DALC Champion Chris Roderick
- Tell me about your experience with DALC. What has been the best part?
Community. (Yes, it’s right there in the name.)
Only a very small number of us has any formal training in how to teach. But the community facilitates something akin to crowd-sourcing of experience gained through experimentation. With dozens of practitioners exploring alternatives, the group discussions (collectively analyzing proposed activities, reflecting upon in-class experiences, learning of and developing new methods) has allowed each us to evolve and push forward very quickly.
- How do you think active learning pedagogy enriches the learning experience?
An almost continuous set of opportunities for student-teacher interaction are built right into the “classtime”. It contracts the feedback loop to an immediate experience. Misconceptions are exposed in realtime as the students work through the activities, and can be addressed immediately while the student is (cognitively) still embedded inside the process of sense-making.
- How has adopting an active learning approach informed your practice?

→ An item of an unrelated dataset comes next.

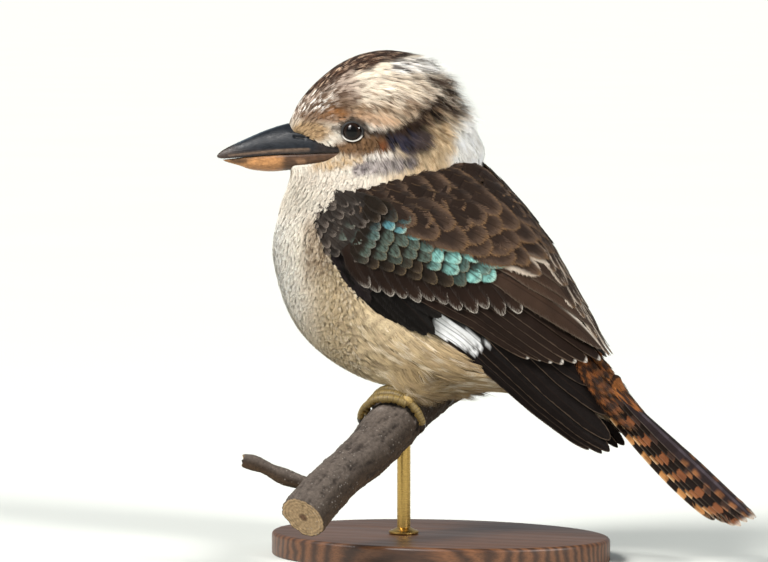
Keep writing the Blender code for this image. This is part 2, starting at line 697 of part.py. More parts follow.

It has made me acutely aware of the role of the student in their own learning, and the limitations of what I can provide. (This is to be understood in contrast to where I began, as a pedagogue, with “chalk-and-talk” in which, implicitly, the student was to follow me to a destination along a path of my design.) Knowledge can be transferred from the teacher and passively received by the student. But learning must be constructed by the student within their own mind – it cannot be transferred – and the teacher can help guide their process. The Active Learning Classrooms are venues spatially organized to assist in the guidance process; and the Activities are structured to (hopefully!) assist in the student’s understanding construction process.